I remembered that part of why Vance Gilbert concerts are so special is that each one is unique.  He is really engaged with his audience and the space he's playing in.  One day, I'll tell you about the show with his good friend Ellis Paul and how they had to improvise the second show since most of us from the first show just stayed through.  We keep going back because he's not just doing a set.  He's communicating.

I mouthed, “Thank you,” when the song finished and we went back up to our seats where I stood in the aisle and rocked you until you fell asleep.

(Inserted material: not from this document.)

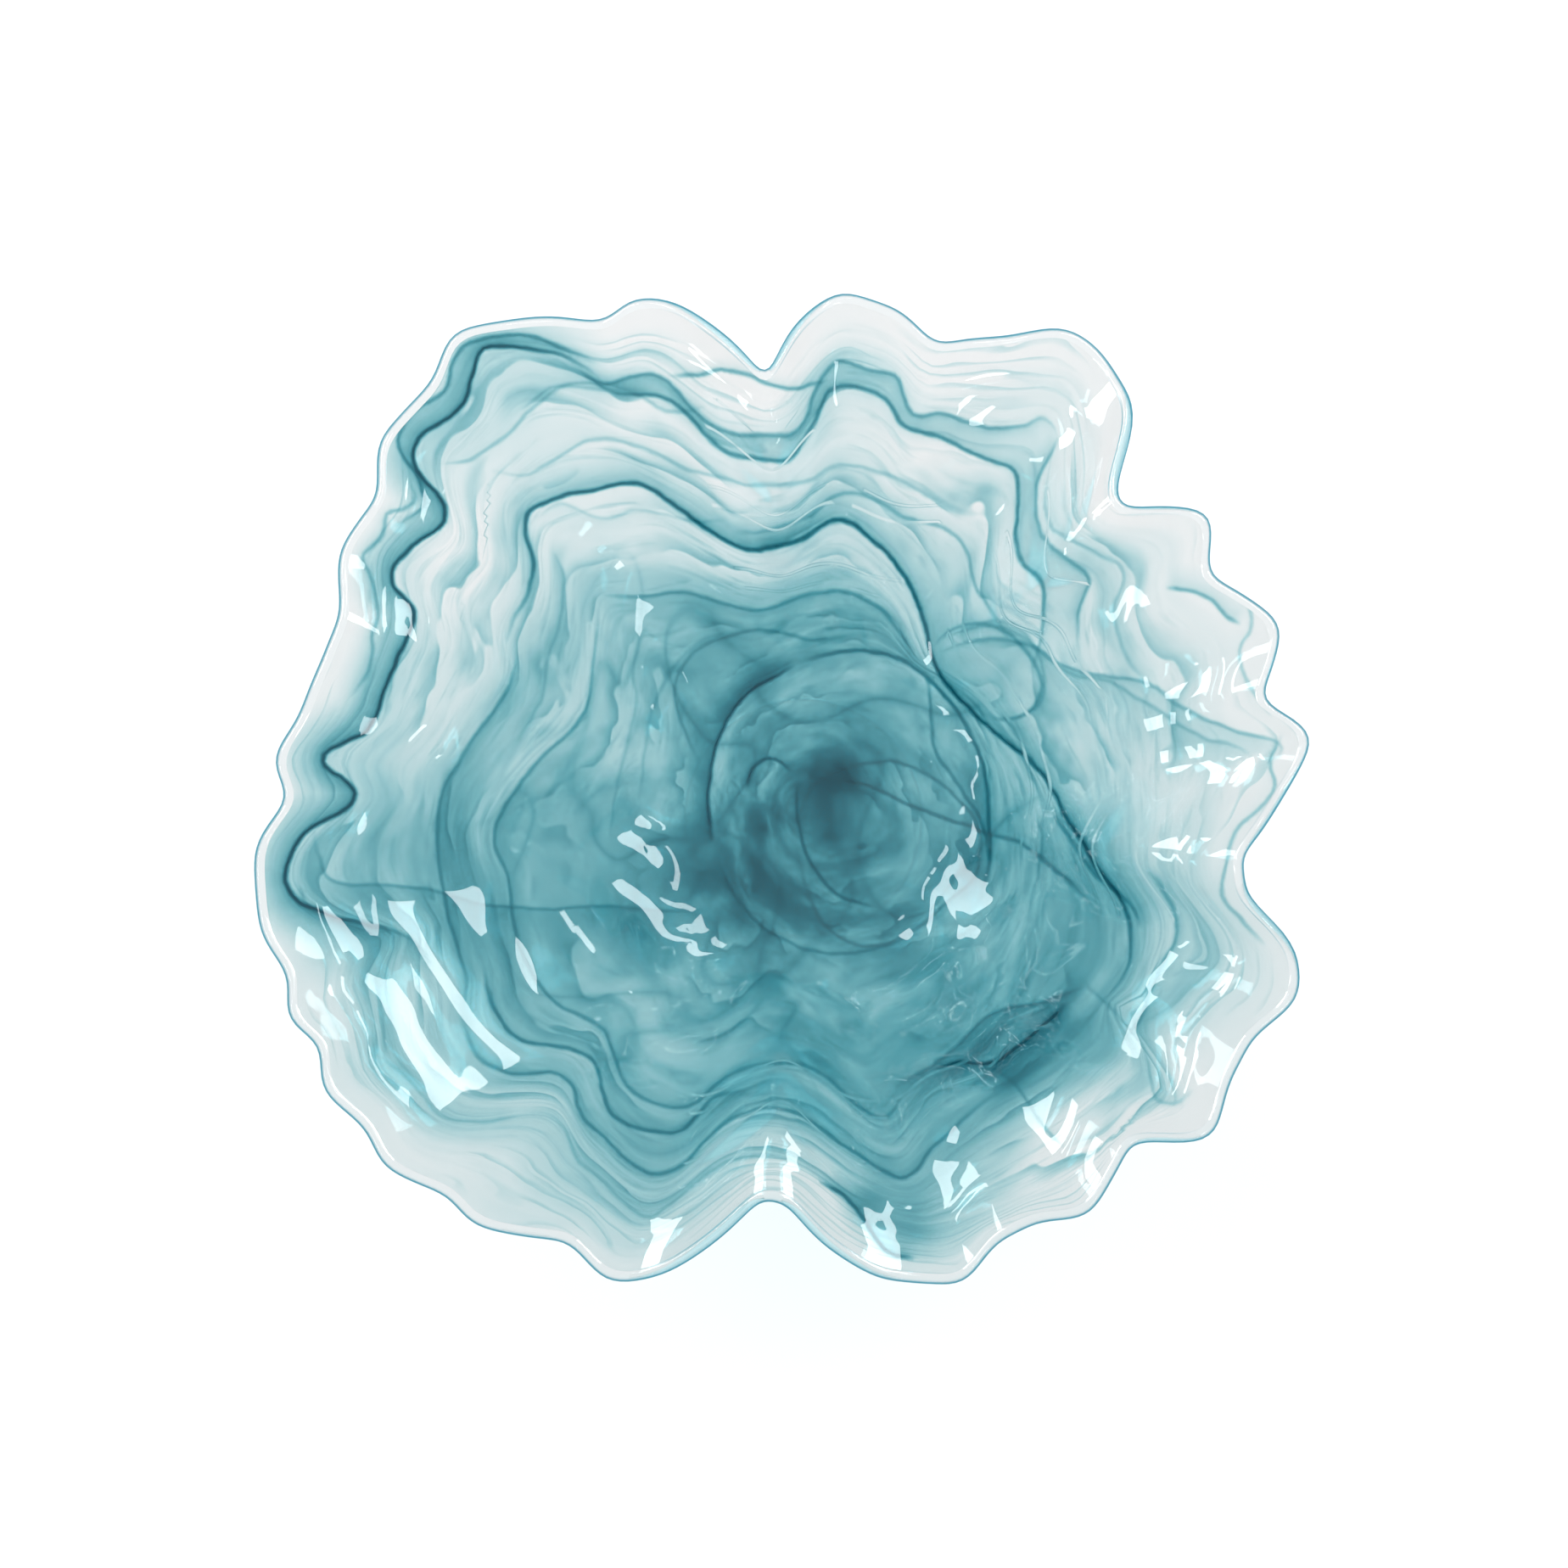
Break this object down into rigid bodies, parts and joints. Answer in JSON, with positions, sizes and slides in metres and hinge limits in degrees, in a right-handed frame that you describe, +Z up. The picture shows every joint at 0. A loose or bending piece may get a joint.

Esther, my love, you will stop needing me so soon.  We will not be this entangled in each other for very long.  I have been the protagonist of my novel for 34 years.  Right now, you are a supporting character but soon, you will have your own novel and I will become some archetype to help you in your own hero’s journey.  I know this.  You will not always have the burden of being the sun that lights up my life.  But you’ll have lots of little narrative cycles before the big trip to the cantina in Mos Eisley to find a pilot with a ship that has made the Kessel Run in under 12 parsecs.  I intend to notice and be present for every one of them.


Vance shifted that song to sing directly to you, wishing aloud that you will grow into a good girl and clarifying in verse that good didn’t mean doing what was expected of you but meant being good to other people.  He also riffed on an earlier joke that we were setting your partner preferences by exposing you to him this early and that you’ll probably marry a black man someday.  He also blessed you, saying you will be special since your parents take you to see “cool shit.”  So, as you begin venturing out from my lap, I’m so gratified that Vance Gilbert – who has meant so much to your Obasan and me- affirms that what I can do is show you some of the settings that my own story progressed through and give you access to many of the other characters I know.  After that, I promise let go and simply read the parts of your novel that you share with me.

And it will be good enough to be a bestseller.